Today’s recipe is a super easy pantry friendly recipe: takeout style sesame noodles made with whole-wheat pasta tossed with rice vinegar, toasted sesame oil and scallions. It’s super basic and just the kind of recipe you want to have on hand any time of year.

three bowls of Sesame Noodles

This recipe was originally published on June 16th, 2015. I have updated the text and images to re-share with you today. 

I created this recipe years ago for a friend. She asked me to reverse engineer the sesame noodles from the deli at a local cafe. Her daughter Alison was in love with them and my friend was in turn spending ridiculous amounts of money on them (and wasting lots of plastic deli container packaging) every month. I came up with this recipe for her and shared it here. Today I am excited for you to try them too! 

They are so easy to make and just as good as any takeout sesame noodle you’ll try! 

Sesame Noodles in white bowls with black sesame seeds

What Are Sesame Noodles?

Sesame noodles are a cold side dish made with wheat noodles and sesame dressing. Sesame noodles are noodles tossed with dressing made with toasted sesame oil or Chinese sesame paste. They are usually served cold and quite simple in their presentation and ingredients. Some versions are spicy and some also include peanut in them.

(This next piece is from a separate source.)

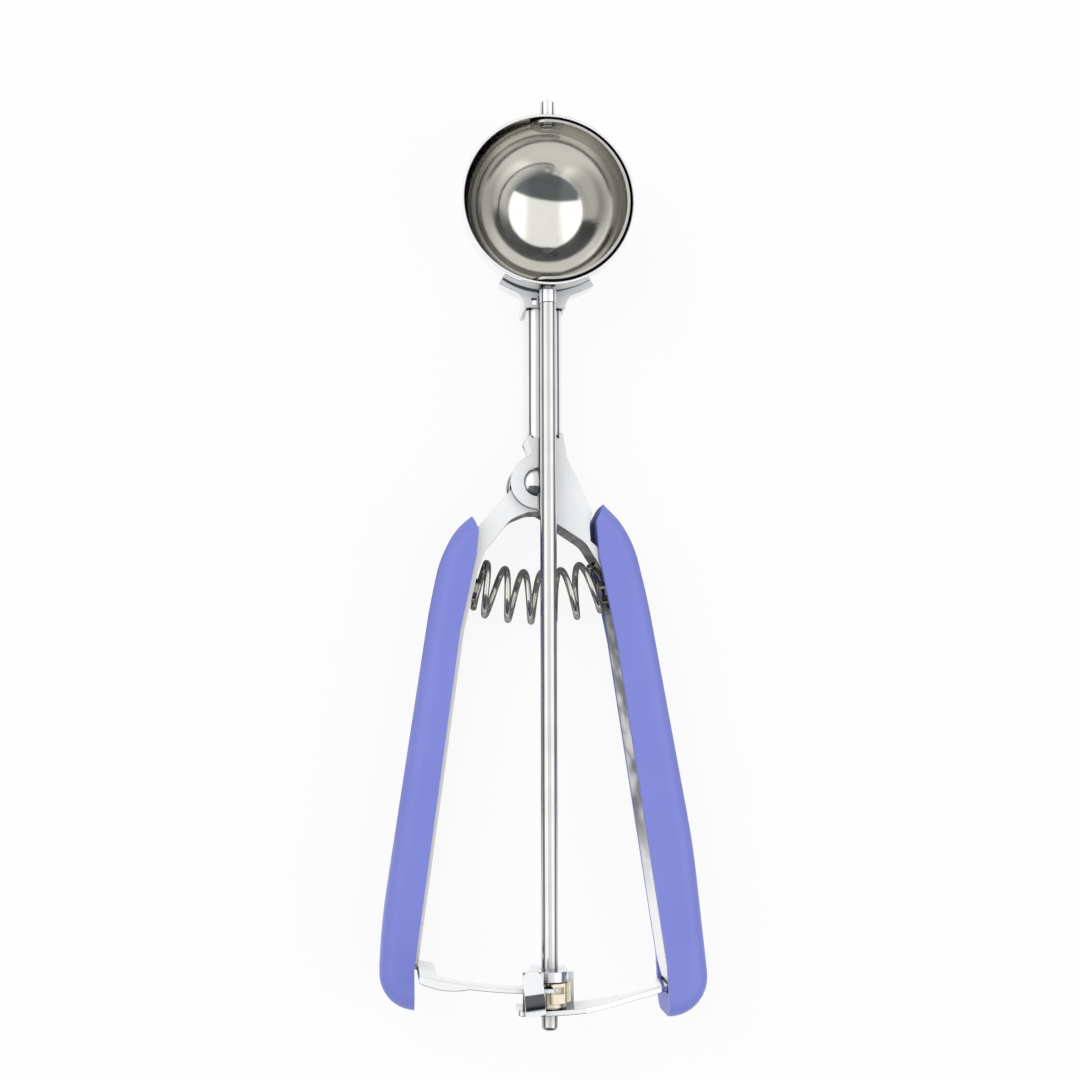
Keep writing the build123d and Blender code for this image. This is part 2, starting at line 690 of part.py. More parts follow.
def seat_place(spot, web):
    """Location on a web's middle line at a spring seat, Z pointing off the web along the spring."""
    low = web[-2]
    high = [point for point in web[1:-1] if point[1] < spot[1]][-1]
    run = Vector(low[0] - high[0], high[1] - low[1])
    share = (spot[1] - high[1]) / (low[1] - high[1])
    x = high[0] + share * (low[0] - high[0])
    side = 1 if x < 0 else -1
    out = Vector(-run.Y, run.X) * side
    return Plane(origin=(x, -spot[1], 0), z_dir=(out.X, out.Y, 0))


def make_seat(spot, web):
    """A round spring seat let into a web."""
    place = seat_place(spot, web)
    start = sheet / 2 - seat_root
    return place * Pos(0, 0, start + (seat_height + seat_root) / 2) * Cylinder(seat_radius, seat_height + seat_root)


def make_left_seat():
    return make_seat(left_seat_spot, left_web)


def make_right_seat():
    return make_seat(right_seat_spot, right_web)


def spring_point(turns):
    """A spot of the bowed spring's wire, counted in turns from the left end of its working part."""
    angle = 2 * math.pi * turns
    share = min(max(turns / spring_coils, 0), 1)
    radius = spring_outer_radius - spring_wire / 2
    across = spring_left[0] + share * (spring_right[0] - spring_left[0])
    down = spring_left[1] + share * (spring_right[1] - spring_left[1])
    lean = spring_lean * (1 - 2 * share)
    sag = 4 * spring_bow * share * (1 - share)
    up = radius * math.cos(angle)
    return (across + up * lean, up - down - sag, radius * math.sin(angle))


def make_spring():
    count = round((dead_left + spring_coils + dead_right) * 10)
    step = (dead_left + spring_coils + dead_right) / count
    path = Spline(*[spring_point(index * step - dead_left) for index in range(count + 1)])
    start = Plane(origin=path @ 0, z_dir=path % 0)
    return sweep(start * Circle(spring_wire / 2), path=path, is_frenet=True)


nodes = {
    "bowl": make_bowl,
    "bowl_saddle": make_saddle,
    "shaft_bush": make_bush,
    "handle_frame": make_handle_frame,
    "pivot_rivet": make_rivet,
    "pivot_washers": make_pivot_washers,
    "right_grip": make_right_grip,
    "guide_bar": make_guide_bar,
    "bar_rivets": make_bar_rivets,
    "spring_seat_right": make_right_seat,
    "return_spring": make_spring,
    "left_lever": make_left_lever,
    "lever_spacer": make_spacer,
    "left_grip": make_left_grip,
    "rack": make_rack,
    "rack_rivets": make_rack_rivets,
    "spring_seat_left": make_left_seat,
    "shaft": make_shaft,
    "pinion": make_pinion,
    "pinion_pin": make_pinion_pin,
    "thrust_washer": make_thrust_washer,
    "end_cap": make_end_cap,
    "scraper": make_scraper,
    "scraper_stud": make_scraper_stud,
}


def main():
    os.makedirs("parts", exist_ok=True)
    solids = {name: build() for name, build in nodes.items()}
    box = Compound(children=[copy.copy(solid) for solid in solids.values()]).bounding_box()
    shift = Pos(-(box.min.X + box.max.X) / 2, -(box.min.Y + box.max.Y) / 2, -box.min.Z)
    for name, solid in solids.items():
        export_step(shift * solid, f"parts/{name}.step")
    print("shift", shift.position, "size", box.size)


main()
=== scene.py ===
"""Dresses the lever ice cream scoop.

Gives its steel, brass and plastic pieces their finishes, winds the return spring, and sets up a studio.
"""

from __future__ import annotations

import logging
import math
from dataclasses import dataclass, field
from enum import Enum
from typing import Any, Sequence

import bpy
import numpy as np
from mathutils import Matrix, Vector

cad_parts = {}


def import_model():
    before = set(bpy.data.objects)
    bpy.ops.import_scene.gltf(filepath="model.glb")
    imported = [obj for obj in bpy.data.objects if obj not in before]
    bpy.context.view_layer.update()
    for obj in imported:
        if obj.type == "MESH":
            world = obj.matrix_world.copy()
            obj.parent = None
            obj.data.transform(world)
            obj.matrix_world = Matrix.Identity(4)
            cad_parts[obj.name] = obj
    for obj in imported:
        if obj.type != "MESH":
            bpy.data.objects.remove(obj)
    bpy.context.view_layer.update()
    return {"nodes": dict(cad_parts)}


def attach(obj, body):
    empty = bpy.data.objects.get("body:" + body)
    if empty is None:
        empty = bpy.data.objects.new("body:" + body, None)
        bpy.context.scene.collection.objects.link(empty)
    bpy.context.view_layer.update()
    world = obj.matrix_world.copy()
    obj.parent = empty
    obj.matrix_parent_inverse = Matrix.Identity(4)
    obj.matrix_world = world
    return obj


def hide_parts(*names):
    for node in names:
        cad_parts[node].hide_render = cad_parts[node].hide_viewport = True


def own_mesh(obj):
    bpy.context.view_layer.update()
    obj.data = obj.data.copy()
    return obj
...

They are a popular takeout item from Chinese or Asian restaurants and have many variations. This one that I am sharing today is typical of the kind we see commonly in the US. According to the New York Times what we know here as Sesame Noodles is more of a American Chinese recipe which was popularized in the 1970s. 

This version of sesame noodles have an easy to slurp texture (they’re sort of slippery) because they’re tossed with an oil and vinegar based dressing. They are similar to Peanut Noodles (which is another popular cold Asian-style noodle dish with nutty flavors) but Peanut Noodles have a stickier/tackier texture. 

sesame noodles on a white table

 

Ingredients For This Simple Homemade Sesame Noodle Recipe

Whole-wheat linguine:

  • For added nutrition (fiber) I used whole-wheat linguine instead of regular white pasta linguine.
  • If you prefer a less prominent wheat flavor, you can opt for regular white pasta. 
  • You can also prefer a standard spaghetti instead of linguini if you prefer. 

Toasted sesame oil:

To make this a user friendly recipe I wanted to call for ingredients that were easy to find. While some Sesame Noodles will call for Chinese sesame paste, but I didn’t want you to have to make a special trip for that. So I used toasted sesame oil. 

Rice vinegar:

To give the dressing balance I added the rice vinegar for an acidic element. Make sure to look for natural or unseasoned rice vinegar. The kind labeled as “seasoned” also contains sweetener and salt too! 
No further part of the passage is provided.